■ PROBLEM TO WORK ON
Scan the entries below for the word "this". Copy each line that has it.

[Data records]
┌──
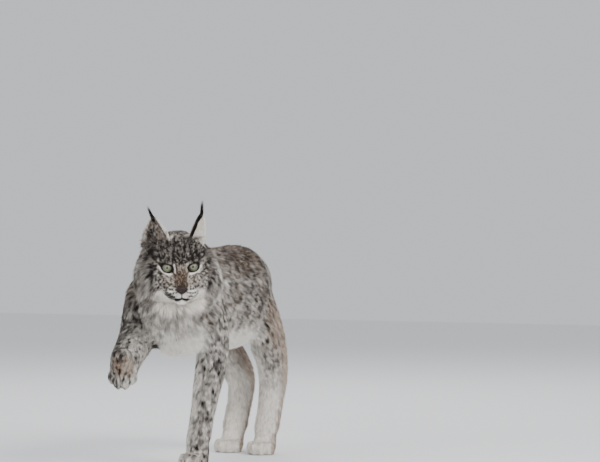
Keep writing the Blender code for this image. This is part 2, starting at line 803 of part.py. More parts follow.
def tail_region(extra):
    """A roomy tube round the tail, from its root on."""
    rows = []
    for x, y, z, across, deep in TAIL[1:]:
        rows.append((x, y - (extra if not rows else 0), z, across + TAIL_ROOM + extra, deep + TAIL_ROOM + extra))
    rows.append((rows[-1][0], rows[-1][1], rows[-1][2] - 0.03, rows[-1][3], rows[-1][4]))
    return limb("tail_region", rows, 3, 16)


def part_body(body):
    """The melted body parted into neck, torso, tail and the three lengths of each leg."""
    made = {}
    for leg, (upper, lower, paw) in NAMES.items():
        region = leg_region(leg, 0)
        whole = copy_of(body, "leg")
        boolean(whole, region, "INTERSECT")
        remove(region)
        keep_largest_body(whole)
        at, down = LOWER_PLANES[leg]
        wrist_at, wrist_down = WRIST_PLANES[paw]
        made[upper] = side_of_plane(copy_of(whole, upper), at, -Vector(down))
        made[lower] = side_of_plane(copy_of(whole, lower), at, down)
        made[paw] = side_of_plane(copy_of(made[lower], paw), wrist_at, wrist_down)
        side_of_plane(made[lower], wrist_at, -Vector(wrist_down))
        remove(whole)
        wider = leg_region(leg, GAP)
        boolean(body, wider, "DIFFERENCE")
        remove(wider)
    made["tail"] = copy_of(body, "tail")
    for obj, extra, operation in ((made["tail"], 0, "INTERSECT"), (body, GAP, "DIFFERENCE")):
        region = tail_region(extra)
        boolean(obj, region, operation)
        remove(region)
    at, out = NECK_PLANE
    made["neck"] = side_of_plane(copy_of(body, "neck"), at, out)
    made["torso"] = side_of_plane(body, at, -Vector(out))
    return made


def finish(obj, name, slot, roughness):
    keep_largest_body(obj)
    obj.name = obj.data.name = name
    obj.data.materials.clear()
    obj.data.materials.append(material(slot, roughness))
    obj.data.shade_smooth()
    obj.data.set_sharp_from_angle(angle=math.radians(50))


def centre_on_floor(objects):
    """Moves all so that the origin is under the middle of the whole, on the floor."""
    points = [v.co for obj in objects for v in obj.data.vertices]
    low = [min(p[i] for p in points) for i in range(3)]
    high = [max(p[i] for p in points) for i in range(3)]
    shift = Matrix.Translation((-(low[0] + high[0]) / 2, -(low[1] + high[1]) / 2, -low[2]))
    for obj in objects:
        obj.data.transform(shift)


def main():
    clear_scene()
    made = part_body(body_form())
    made.update(make_head(made["neck"]))
    at, out = HEAD_PLANE
    side_of_plane(made["head"], at, out)
    seat = grow(head_form(2 * HEAD_VOXEL, HEAD_TRIANGLES // 4), SEAT_GAP)
    seat.data.transform(TO_WORLD)
    side_of_plane(seat, Vector(at) - Vector(out).normalized() * 2 * GAP, out)
    boolean(made["neck"], seat, "DIFFERENCE")
    remove(seat)
    for side in EARS:
        room = grow(ear_form(side), 2 * GAP)
        room.data.transform(TO_WORLD)
        boolean(made["neck"], room, "DIFFERENCE")
        remove(room)
    slots = {"nose": ("nose_leather", 0.45), "eye_left": ("eye", 0.08), "eye_right": ("eye", 0.08)}
    for name, obj in made.items():
        slot, roughness = slots.get(name, ("coat", 0.9))
        finish(obj, name, slot, roughness)
    centre_on_floor(made.values())


main()
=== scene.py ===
import math
import time

import bmesh
import bpy
import numpy as np
from mathutils import Matrix, Vector
from mathutils.bvhtree import BVHTree
from mathutils.kdtree import KDTree


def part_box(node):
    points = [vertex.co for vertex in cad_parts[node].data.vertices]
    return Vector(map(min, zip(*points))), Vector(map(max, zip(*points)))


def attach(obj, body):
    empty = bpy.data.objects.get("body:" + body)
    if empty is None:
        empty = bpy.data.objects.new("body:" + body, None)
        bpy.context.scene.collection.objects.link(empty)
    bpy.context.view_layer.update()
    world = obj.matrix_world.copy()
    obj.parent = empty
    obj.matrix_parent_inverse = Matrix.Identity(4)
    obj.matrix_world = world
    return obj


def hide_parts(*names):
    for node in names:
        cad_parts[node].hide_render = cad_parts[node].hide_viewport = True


# A Eurasian lynx in mid-step. One skin stands for the nodes of flesh, and solid tufts of fur grow from it.
# The animal faces -Y and its left is +X. The shapes are worked out in the same places as in the part,
# and each finished piece is moved by placed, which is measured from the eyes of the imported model.
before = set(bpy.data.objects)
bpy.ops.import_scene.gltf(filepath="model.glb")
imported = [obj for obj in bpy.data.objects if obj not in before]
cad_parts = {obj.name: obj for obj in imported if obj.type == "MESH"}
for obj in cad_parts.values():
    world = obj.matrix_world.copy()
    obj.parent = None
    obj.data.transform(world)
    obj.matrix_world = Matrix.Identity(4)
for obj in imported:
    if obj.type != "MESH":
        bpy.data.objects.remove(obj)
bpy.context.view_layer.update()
started = time.time()


def report(stage):
    print("%5.1f s  %s" % (time.time() - started, stage), flush=True)


eyeMiddles = [sum(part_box(node), Vector()) / 2 for node in ("eye_left", "eye_right")]
placed = Matrix.Translation((eyeMiddles[0] + eyeMiddles[1]) / 2 - Vector((0.085, -0.4, 0.52)))
coatShare = 1.0  # a thinner coat while trying things


# Shapes

def linked(name, data):
    made = bpy.data.objects.new(name, data)
    bpy.context.scene.collection.objects.link(made)
    return made


def newMesh(name, points=(), faces=()):
    mesh = bpy.data.meshes.new(name)
    mesh.from_pydata([tuple(p) for p in points], [], faces)
    mesh.update()
    return linked(name, mesh)


def drop(*objects):
    for old in objects:
        bpy.data.objects.remove(old, do_unlink=True)


def settle(obj):  # applies the modifiers
    bpy.context.view_layer.update()
    made = bpy.data.meshes.new_from_object(obj.evaluated_get(bpy.context.evaluated_depsgraph_get()))
    obj.modifiers.clear()
    obj.data = made
    return obj


def change(obj, kind, **settings):
    made = obj.modifiers.new(kind, kind)
    for name, value in settings.items():
        setattr(made, name, value)


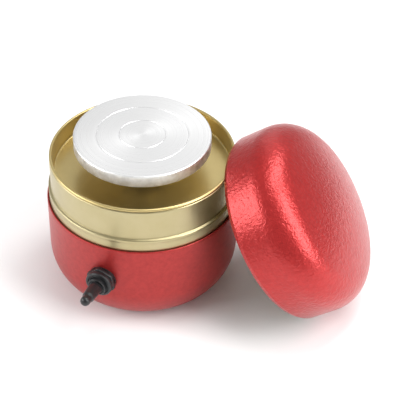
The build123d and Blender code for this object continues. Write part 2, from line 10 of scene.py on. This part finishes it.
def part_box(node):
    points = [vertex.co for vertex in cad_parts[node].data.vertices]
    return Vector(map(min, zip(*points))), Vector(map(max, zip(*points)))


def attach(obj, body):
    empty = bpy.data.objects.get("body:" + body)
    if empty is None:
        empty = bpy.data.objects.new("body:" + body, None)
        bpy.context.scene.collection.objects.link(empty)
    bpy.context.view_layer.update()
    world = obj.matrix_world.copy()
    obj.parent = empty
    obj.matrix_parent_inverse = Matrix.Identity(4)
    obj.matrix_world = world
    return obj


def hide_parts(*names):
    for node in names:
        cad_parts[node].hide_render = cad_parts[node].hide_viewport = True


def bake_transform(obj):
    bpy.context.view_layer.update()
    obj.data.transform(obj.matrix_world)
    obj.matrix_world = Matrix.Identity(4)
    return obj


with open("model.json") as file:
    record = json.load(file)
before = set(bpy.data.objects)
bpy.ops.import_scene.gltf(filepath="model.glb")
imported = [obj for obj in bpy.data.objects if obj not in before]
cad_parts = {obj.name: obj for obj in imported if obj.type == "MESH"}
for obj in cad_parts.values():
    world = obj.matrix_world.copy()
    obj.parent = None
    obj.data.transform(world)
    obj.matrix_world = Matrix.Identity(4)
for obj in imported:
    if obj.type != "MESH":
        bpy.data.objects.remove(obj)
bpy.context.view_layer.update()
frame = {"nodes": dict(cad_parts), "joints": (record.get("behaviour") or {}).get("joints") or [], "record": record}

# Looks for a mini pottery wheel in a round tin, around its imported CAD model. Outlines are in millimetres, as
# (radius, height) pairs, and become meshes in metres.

mm = 0.001

# ---------------------------------------------------------------- sizes, from the frame

rim_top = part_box("splash_pan")[1].z / mm
body_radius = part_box("base_shell")[1].x / mm
body_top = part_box("base_shell")[1].z / mm
body_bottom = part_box("base_shell")[0].z / mm
neck_foot_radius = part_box("neck_ring")[1].x / mm
neck_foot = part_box("neck_ring")[0].z / mm
wheel_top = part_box("wheel_head")[1].z / mm
wheel_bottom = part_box("wheel_head")[0].z / mm
wheel_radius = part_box("wheel_head")[1].x / mm
joints = {joint["name"]: joint for joint in frame["joints"]}
pivot = Vector(joints["switch_toggle"]["pos_m"]) / mm
lever_axis = Vector(joints["switch_toggle"]["axis"])
switch_out = Vector((pivot.x, pivot.y, 0)).normalized()
lever_up = switch_out.cross(lever_axis)
lever_throw = radians(joints["switch_toggle"]["range_deg"][1] / 2)

tinplate = 0.5

# The lid's place: how far its axis rises from level, the way it points, and the middle of its mouth.
lid_lean = radians(35.4)
lid_azimuth = radians(-10.3)
lid_distance = 78.6
lid_mouth_height = 43.95

# The lid's outline: its radius outside, its straight skirt, its shoulder's arc, half of its crown's angle,
# and the radius of its curled edge.
lid_radius = 54.6
lid_skirt = 17.5
lid_shoulder_arc = 19.0
lid_crown_angle = radians(17.7)
lid_mouth_radius = 52.35

relief_seed = 1

# ---------------------------------------------------------------- outline helpers


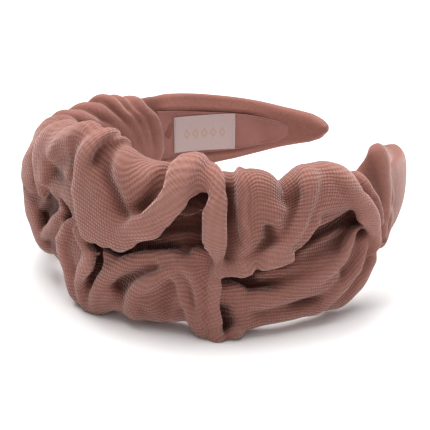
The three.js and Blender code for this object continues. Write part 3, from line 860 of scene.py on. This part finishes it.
def ribbed_velour(name, deep, face, tip):
    """Velour knitted in fine ribs, each a row of small tufts; the pile wanders a little. Creases get
    painted shade and crests painted highlight.
    """
    look = Look(name)
    run, across = look.fabric_axes()
    wander = look.math("MULTIPLY", look.noise(RIB_SCALE, 2), RIB_WANDER)
    ribs = look.wave(look.math("ADD", across, wander), RIB_PITCH)
    tufts = look.wave(look.math("ADD", run, wander), TUFT_PITCH)
    before_end = look.math(
        "MULTIPLY_ADD", run, -1 / RIBS_END_FADE, RIBS_END / RIBS_END_FADE, clamp=True
    )
    after_start = look.math(
        "MULTIPLY_ADD", run, 1 / RIBS_START_FADE, -RIBS_START / RIBS_START_FADE, clamp=True
    )
    knit = look.weighted((ribs, RIB_SHARE), (tufts, TUFT_SHARE))
    on_crown = look.math("MULTIPLY", before_end, after_start)
    height = look.weighted(
        (knit, on_crown), (look.noise(900, 3), CLUMP_SHARE), (look.noise(3200, 2), PILE_SHARE)
    )
    body = look.mix(look.math("MULTIPLY", height, 0.5, clamp=True), deep, face)
    patches = look.math("MULTIPLY_ADD", look.noise(42, 3), 0.9, -0.25, clamp=True)
    body = look.mix(patches, body, tip)
    # Painted shade in the creases and painted highlight on the crests, from the cover's relief
    attribute = look.node("Attribute")
    attribute.attribute_name = "painted_shading"
    for shade, colour in ((CREASE_PAINTED_SHADE, CREASE_PAINTED_SHADE_COLOUR), (CREST_PAINTED_HIGHLIGHT, CREST_PAINTED_HIGHLIGHT_COLOUR)):
        share = look.math("MULTIPLY", attribute.outputs["Fac"], shade, clamp=True)
        body = look.mix(share, body, colour)
    return look.finish(body, height, RIB_DEPTH, 0.9, VELVET)


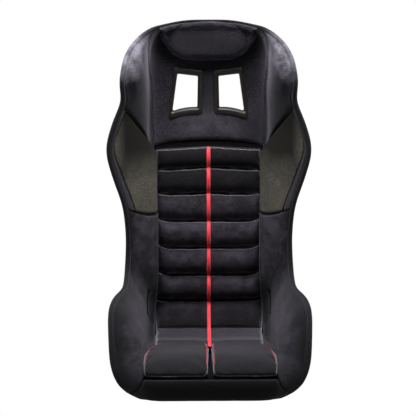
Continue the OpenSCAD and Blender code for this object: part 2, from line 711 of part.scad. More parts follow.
shell();
rim_trim();
lining();
front_lip_cover();
hip_bolster();  // hip_bolster_left
mirror([1, 0, 0]) hip_bolster();  // hip_bolster_right
waist_bolster();  // waist_bolster_left
mirror([1, 0, 0]) waist_bolster();  // waist_bolster_right
shoulder_panel();  // shoulder_panel_left
mirror([1, 0, 0]) shoulder_panel();  // shoulder_panel_right
shoulder_band();  // shoulder_band_left
mirror([1, 0, 0]) shoulder_band();  // shoulder_band_right
upper_back_cover();
head_wing_pad();  // head_wing_pad_left
mirror([1, 0, 0]) head_wing_pad();  // head_wing_pad_right
head_cushion();
back_cushion();
seat_cushion();
leg_cushion();  // leg_cushion_left
mirror([1, 0, 0]) leg_cushion();  // leg_cushion_right
back_stripe();
seat_stripe();
harness_surround();  // harness_surround_left
mirror([1, 0, 0]) harness_surround();  // harness_surround_right
harness_rear_frame();  // harness_rear_frame_left
mirror([1, 0, 0]) harness_rear_frame();  // harness_rear_frame_right
lap_slot_edging();  // lap_slot_edging_left
mirror([1, 0, 0]) lap_slot_edging();  // lap_slot_edging_right
crotch_slot_edging();
threaded_inserts();  // threaded_inserts_left
mirror([1, 0, 0]) threaded_inserts();  // threaded_inserts_right
hook_tape_strips();
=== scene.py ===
import math

import bmesh
import bpy
import numpy as np
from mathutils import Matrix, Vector


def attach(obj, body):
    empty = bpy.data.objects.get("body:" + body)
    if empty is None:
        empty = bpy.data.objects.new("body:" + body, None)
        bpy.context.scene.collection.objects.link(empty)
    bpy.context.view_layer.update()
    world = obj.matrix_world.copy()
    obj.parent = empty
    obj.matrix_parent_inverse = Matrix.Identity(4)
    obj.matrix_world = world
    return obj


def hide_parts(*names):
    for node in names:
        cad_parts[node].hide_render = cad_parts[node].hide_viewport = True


# Looks of a fixed-back racing seat. Every cover, pad and cushion is a layer over one
# lofted surface, as in the CAD: a place on it is (u, v), where u runs from the front
# lip (0) to the top edge (18) and v runs from the left rim (-1) to the right rim (1).
# Lengths are in metres.

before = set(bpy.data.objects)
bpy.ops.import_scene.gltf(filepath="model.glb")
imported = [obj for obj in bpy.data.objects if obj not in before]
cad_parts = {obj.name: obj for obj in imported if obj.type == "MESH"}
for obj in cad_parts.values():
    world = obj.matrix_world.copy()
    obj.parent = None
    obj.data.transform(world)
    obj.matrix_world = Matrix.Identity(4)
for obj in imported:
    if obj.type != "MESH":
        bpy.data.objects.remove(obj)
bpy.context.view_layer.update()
MM = 0.001

# ---- the lofted surface ----

SEAT_H = 906
HALF_SHOULDER = 282
HALF_HIP = 266
HALF_WAIST = 232
HALF_HEAD = 241
# Stations from the lip to the top edge, in millimetres: floor y, floor z, half-width of
# the floor, rim x, rim y, rim z, lean of the wall (a share), depth of the padding on the
# floor, depth on the walls, and the place v of the cushions' edge.
STATIONS = np.array([
    [-365, 28, 150, HALF_HIP - 80, -362, 31, 0.5, 8, 6, 0.50],
    [-380, 60, 175, HALF_HIP - 36, -362, 60, 0.4, 30, 12, 0.53],
    [-358, 92, 192, HALF_HIP - 10, -343, 110, 0.2, 44, 18, 0.53],
    [-280, 78, 203, HALF_HIP - 3, -302, 178, 0.0, 46, 22, 0.46],
    [-200, 50, 205, HALF_HIP, -240, 222, 0.0, 44, 24, 0.40],
    [-120, 24, 205, HALF_HIP - 8, -165, 224, 0.0, 38, 24, 0.37],
    [-40, 5, 205, HALF_HIP - 27, -70, 211, 0.0, 34, 24, 0.37],
    [48, 5, 204, HALF_WAIST + 4, 0, 230, 0.1, 36, 24, 0.385],
    [110, 55, 193, HALF_WAIST + 1, 22, 280, 0.3, 40, 26, 0.445],
    [130, 150, 170, HALF_WAIST, 32, 338, 0.3, 42, 24, 0.525],
    [156, 290, 160, HALF_WAIST + 8, 40, 421, 0.3, 40, 24, 0.575],
    [192, 430, 162, HALF_SHOULDER - 15, 46, 509, 0.3, 38, 24, 0.55],
    [226, 560, 168, HALF_SHOULDER, 52, 585, 0.3, 34, 24, 0.51],
    [248, 650, 172, HALF_SHOULDER - 21, 72, 661, 0.3, 12, 20, 0.51],
    [260, SEAT_H - 186, 172, HALF_HEAD - 3, 82, SEAT_H - 190, 0.3, 12, 20, 0.51],
    [266, SEAT_H - 121, 170, HALF_HEAD, 78, SEAT_H - 131, 0.3, 30, 26, 0.51],
    [266, SEAT_H - 61, 160, HALF_HEAD - 19, 135, SEAT_H - 61, 0.3, 30, 26, 0.51],
    [260, SEAT_H - 22, 130, HALF_HEAD - 74, 215, SEAT_H - 21, 0.4, 20, 16, 0.51],
    [252, SEAT_H - 3, 70, HALF_HEAD - 146, 248, SEAT_H - 7, 0.5, 8, 6, 0.51],
]) * ([MM] * 6 + [1] + [MM] * 2 + [1])
LAST = len(STATIONS) - 1
FLOOR_Y, FLOOR_Z, FLOOR_W, RIM_X, RIM_Y, RIM_Z, LEAN, PAD_FLOOR, PAD_WALL, CUSHION = range(10)
SHELL_T = 5 * MM
SHELL_FILLET = 55 * MM
PAD_FILLET = 38 * MM
RIM_PAD = 7 * MM
FILLET_SHARE = 0.6
STEP = 0.01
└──
■ FINAL RESULT
Keep writing the Blender code for this image. This is part 2, starting at line 803 of part.py. More parts follow.
The build123d and Blender code for this object continues. Write part 2, from line 10 of scene.py on. This part finishes it.
The three.js and Blender code for this object continues. Write part 3, from line 860 of scene.py on. This part finishes it.
Continue the OpenSCAD and Blender code for this object: part 2, from line 711 of part.scad. More parts follow.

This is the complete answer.